Recenti mostre ci stanno tragicamente rivelando quale riduzione la nostra cultura sta operando dell’essere umano e dell’arte stessa: l’uomo è ridotto a involucro di carne, cavia da laboratorio, ammasso informe di cellule da conservare in formalina e l’arte è diventata spazzatura, più è spazzatura, più è provocazione vuota e dissacrante e più ha il plauso degli intellettuali, delle menti “fini” e pensanti della nostra epoca… ma l’uomo della strada, l’uomo uomo, cosa pensa?
L’uomo uomo, quello che è accanto a noi in tram e nei treni pendolari come immagina se stesso, come immagina l’essere umano e cosa chiede all’arte?
Potrà forse essere superata l’idea di un’arte didattica, di un’arte che voglia comunicare qualcosa, qualcosa di positivo e costruttivo… ma l’arte contemporanea deve solo essere dissacratoria?
Queste domande, a cui non vogliamo dare risposta facile e preconfezionata ci sono nate da alcune pubblicità di rassegne comparse in internet (Immagine 1/2), rassegne che mostrano un essere umano degradato, fantoccio e cavia da esperimento.
Ma l’arte, la grande arte che dai greci è giunta a noi tramite l’avvenimento cristiano è ben altro, la cultura europea nata dalla armonica anche se non sempre facile fusione delle sue tre anime, ebraica, greca, cristiana, ci ha consegnato un’idea di uomo e un’idea di Bello molto diversi da questi ultimi esempi.
A partire dalla rivoluzione di Giotto (Immagine 3/4) la corporeità entra prepotentemente nelle raffigurazioni religiose: non un dio asettico, lontano, immateriale, non corpi evanescenti, cadaverici nella loro magra spiritualità, ma corpi reali, Dio stesso diventando corpo ha dato dignità al corpo umano, così bene raffigurato nella nudità di tanti Adamo ed Eva.
Ma da Giotto, quasi senza soluzione di continuità arriviamo a Michelangelo Buonarroti (Immagine 5/6), nella cui scultura e pittura si sono fuse con maestria la grandezza tragica dell’eroe greco e la grande tradizione della corporeità cristiana.

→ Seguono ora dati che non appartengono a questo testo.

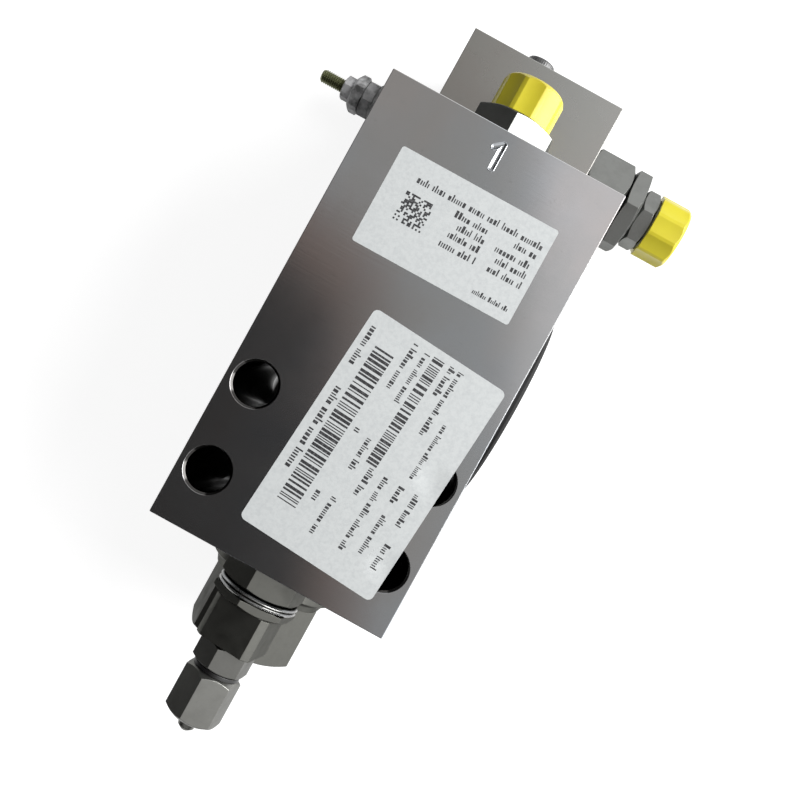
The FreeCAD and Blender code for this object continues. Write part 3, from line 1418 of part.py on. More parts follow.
def make_seals():
    """The O-rings: motor face, five screwed-in pieces and the three ways in the joint face."""
    wire = S["face_groove_deep"] - S["face_gap"]
    inside = S["face_groove_bore"] / 2 + (S["face_groove_width"] - wire) / 2
    ring_seal("motor_port_o_ring", inside, wire, (0, 0, S["face_gap"]), "+Z")
    seal = S["main_seal_wire"] * SEAL_INSET
    thread_seal("main_plug_o_ring", "plug_thread_dia", "main_seal_wire",
                (0, foot + seal, main_up), "-Y")
    seal = S["relief_seal_wire"] * SEAL_INSET
    thread_seal("relief_body_o_ring", "relief_thread_dia", "relief_seal_wire",
                (0, foot + seal, relief_up), "-Y")
    seal = S["drain_seal_wire"] * SEAL_INSET
    thread_seal("drain_port_o_ring", "drain_thread_dia", "drain_seal_wire",
                (0, head - seal, S["drain_axis_up"]), "+Y")
    seal = S["side_seal_wire"] * SEAL_INSET
    thread_seal("side_fitting_o_ring", "brake_thread_dia", "side_seal_wire",
                (S["brake_half_wide"] - seal, brake_port_y, S["brake_port_up"]), "+X")
    seal = S["brake_seal_wire"] * SEAL_INSET
    thread_seal("brake_cartridge_o_ring", "adjuster_thread_dia", "brake_seal_wire",
                (seal - S["brake_half_wide"],) + adjuster_axis, "-X")
    wire = S["joint_seal_wire"] - S["face_gap"]
    inside = S["joint_seal_dia"] / 2
    rings = []
    for number, (across, up) in enumerate(JOINT_WAYS, start=1):
        place = (across, head + S["thread_gap"], up)
        rings.append(ring_seal("joint_ring_%d" % number, inside, wire, place, "+Y"))
    return rings


def thread_seal(node, thread_name, seal_name, place, direction):
    """An O-ring in the bevel at the mouth of a tapped hole."""
    inside = S[thread_name] / 2 + S["thread_gap"] * 2
    ring_seal(node, inside, S[seal_name] * SEAL_FILL, place, direction)


def make_expanders():
    """Pressed plugs that close the cross drillings."""
    plugs = []
    sink = S["expander_sink"]
    places = [
        ((-S["relief_way_across"], head - sink, S["relief_way_up"]), "-Y"),
        ((feed_x, adjuster_y, S["brake_set_back"] + sink), "+Z"),
    ]
    radius = S["expander_dia"] / 2 - S["thread_gap"]
    cup = S["expander_cup_dia"] / 2
    long = S["expander_long"] - sink * 2
    for number, (place, direction) in enumerate(places, start=1):
        body = new_body("expander_%d" % number)
        turn_on(body, "expander_%d_turned" % number, [(0, long, radius, radius)])
        hollow = [(0, S["expander_cup_deep"], cup, cup)]
        bore(body, "expander_%d_cup" % number, (0, 0, 0), "+X", hollow)
        seat(body, place, direction)
        plugs.append(body)
    return plugs


make_main_block()
make_brake_valve_block()
screws = make_screws()
make_main_plug()
make_spool()
make_check_parts()
make_main_spring_parts()
make_pilot_parts()
make_relief_body()
make_relief_inside()
make_relief_adjuster()
make_drain_fitting()
make_side_fitting()
make_brake_cartridge()
make_flange_cover()
joint_rings = make_seals()
expanders = make_expanders()
doc.recompute()

GROUPS = {
    "block_screws": screws,
    "joint_face_o_rings": joint_rings,
    "expander_plugs": expanders,
}


def check_document():
    faults = []
    for item in doc.Objects:
        if "Invalid" in item.State or "Error" in item.State:
            faults.append("%s: %s" % (item.Name, item.State))
    if faults:
        raise RuntimeError("Failed objects: " + "; ".join(faults))


def node_shapes():
    """Each node's name and shape, with like pieces grouped."""
    grouped = {body.Name for bodies in GROUPS.values() for body in bodies}
    shapes = {}
    for item in doc.Objects:
        if item.TypeId == "PartDesign::Body" and item.Name not in grouped:
            shapes[item.Label] = item.Shape
    for node, bodies in GROUPS.items():
        shapes[node] = Part.makeCompound([body.Shape for body in bodies])
    return shapes


def export_all():
    shapes = node_shapes()
    for node, shape in shapes.items():
        if shape.isNull() or not shape.isValid() or not shape.Solids:
            raise RuntimeError("Bad shape: " + node)
    os.makedirs("parts", exist_ok=True)
    for node, shape in shapes.items():
        shape.exportStep(os.path.join("parts", node + ".step"))
        box = shape.BoundBox
        corners = (box.XMin, box.YMin, box.ZMin, box.XMax, box.YMax, box.ZMax)
        print("%-24s %2d solids %10.1f mm3  " % (node, len(shape.Solids), shape.Volume)
              + " ".join("%8.2f" % value for value in corners))
    print(len(shapes), "nodes")


check_document()
export_all()
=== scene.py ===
"""Looks of a hydraulic valve block: finishes, stickers, threads, screws, light and camera.

Metres: X across the block, Y along it to the head and Z up to the front face, from the middle of
the motor port. Sizes of details are in millimetres, times MM.
"""
import bpy
import bmesh
import math
import random
from functools import partial
from mathutils import Matrix, Vector


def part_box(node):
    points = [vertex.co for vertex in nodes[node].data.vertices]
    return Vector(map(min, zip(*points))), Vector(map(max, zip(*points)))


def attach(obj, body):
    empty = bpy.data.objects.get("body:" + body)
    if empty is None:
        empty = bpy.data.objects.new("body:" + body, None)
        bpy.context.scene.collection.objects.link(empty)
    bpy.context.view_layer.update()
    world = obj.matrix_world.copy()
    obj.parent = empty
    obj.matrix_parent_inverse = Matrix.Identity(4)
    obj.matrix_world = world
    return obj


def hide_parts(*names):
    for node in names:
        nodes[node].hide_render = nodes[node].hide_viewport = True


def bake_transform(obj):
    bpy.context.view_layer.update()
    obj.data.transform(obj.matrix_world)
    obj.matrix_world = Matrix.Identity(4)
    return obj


MM = 0.001

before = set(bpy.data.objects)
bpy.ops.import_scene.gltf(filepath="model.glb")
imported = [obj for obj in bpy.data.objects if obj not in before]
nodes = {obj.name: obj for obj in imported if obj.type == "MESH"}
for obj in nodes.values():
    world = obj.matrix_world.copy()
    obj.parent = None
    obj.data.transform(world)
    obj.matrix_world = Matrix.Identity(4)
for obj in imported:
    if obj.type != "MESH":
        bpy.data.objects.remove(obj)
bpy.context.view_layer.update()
scene = bpy.context.scene
scene.view_settings.view_transform = "Standard"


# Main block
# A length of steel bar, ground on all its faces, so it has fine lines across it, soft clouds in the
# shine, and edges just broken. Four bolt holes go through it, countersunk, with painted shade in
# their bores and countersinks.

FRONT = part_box("main_block")[1].z
BLOCK_COOL = (0.488, 0.512, 0.545, 1)
BLOCK_WARM = (0.525, 0.488, 0.478, 1)
BLOCK_STAIN = (0.45, 0.455, 0.46, 1)
BLOCK_ROUGH = 0.15
BLOCK_CLOUDY = 0.05
LINE_DEEP = 0.03 * MM
BROKEN_EDGE = 0.05 * MM
DARK_MARK = (0.16, 0.155, 0.15, 1)
HOLE_SPREAD = (57.15 / 2 * MM, 27.76 / 2 * MM)
HOLE_RADIUS = 6.5 * MM
COUNTERSINK = 0.6 * MM
# Painted shade in the bolt holes: the bore, and the countersink around it.
BORE_PAINTED_SHADE = (0.012, 0.012, 0.012, 1)
COUNTERSINK_PAINTED_SHADE = (0.06, 0.058, 0.056, 1)


def new_finish(name):
    """A material, its node tree and its surface shader."""
    material = bpy.data.materials.new(name)
    material.use_nodes = True
    tree = material.node_tree
    return material, tree, tree.nodes["Principled BSDF"]


def add_node(tree, kind, **settings):
    node = tree.nodes.new("ShaderNode" + kind)
    for key, value in settings.items():
        setattr(node, key, value)
    return node


def feed(tree, socket, value):
    """Link an output to a socket, or write a plain value on it."""
    if isinstance(value, bpy.types.NodeSocket):
        tree.links.new(value, socket)
    else:
        socket.default_value = value


def place_in(tree, scale=(1, 1, 1)):
    """The piece's own coordinates, scaled, so that a pattern stays with the piece."""
    coords = add_node(tree, "TexCoord")
    mapping = add_node(tree, "Mapping")
    mapping.inputs["Scale"].default_value = scale
    tree.links.new(coords.outputs["Object"], mapping.inputs["Vector"])
    return mapping.outputs["Vector"]


def axes_in(tree):
    """The three separate coordinates of a point in the piece."""
    split = add_node(tree, "SeparateXYZ")
    tree.links.new(place_in(tree), split.inputs["Vector"])
    return split.outputs


def noise(tree, scale, detail=4, roughness=0.55, stretch=(1, 1, 1)):
    node = add_node(tree, "TexNoise")
    tree.links.new(place_in(tree, stretch), node.inputs["Vector"])
    node.inputs["Scale"].default_value = scale
    node.inputs["Detail"].default_value = detail
    node.inputs["Roughness"].default_value = roughness
    return node.outputs["Fac"]


def span(tree, value, from_low, from_high, to_low, to_high):
    """Map a range of a value to another range, clamped."""
    node = add_node(tree, "MapRange")
    feed(tree, node.inputs["Value"], value)
    for key, number in (("From Min", from_low), ("From Max", from_high),
                        ("To Min", to_low), ("To Max", to_high)):
        node.inputs[key].default_value = number
    return node.outputs["Result"]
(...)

I corpi di Michelangelo sono forti, possenti, reali e carnali eppure emanano dolcezza e positività, sono un inno alla vita e non un mesto e triste De profundis.
Vogliamo concludere queste poche osservazioni con questa citazione, invitando i nostri lettori ad esprimere il loro parere in merito.
«La nostra arte è la nostra dignità! Ha esclamato».
Ti ricordi che una volta, nella pieve, il curato proprio di questo aveva parlato in un’omelia. Commentava il dipinto dell’Assunzione di Maria e diceva di averlo sempre trovato bello, nella sua semplicità e nella luminosità dei colori. E aveva affermato - ben pochi, credo, avevano compreso che cosa intendesse dire - che solo persone dignitosissime possono dipingere cose belle. «Perché - aveva concluso - uno che non tende la sua vita di tutti i giorni verso la Verità, conosciuta o anche solo cercata, nella sua arte proporrà sempre e solo la propria finitezza. Riuscendo magari a produrre opere grandiose, assai ammirate e originali. Mai, comunque, belle, cioè opere attraverso le quali la Verità risplende. Mai. Se non per un miracolo» [Giovanni Donna D’Oldenico, Polvere, p. 273].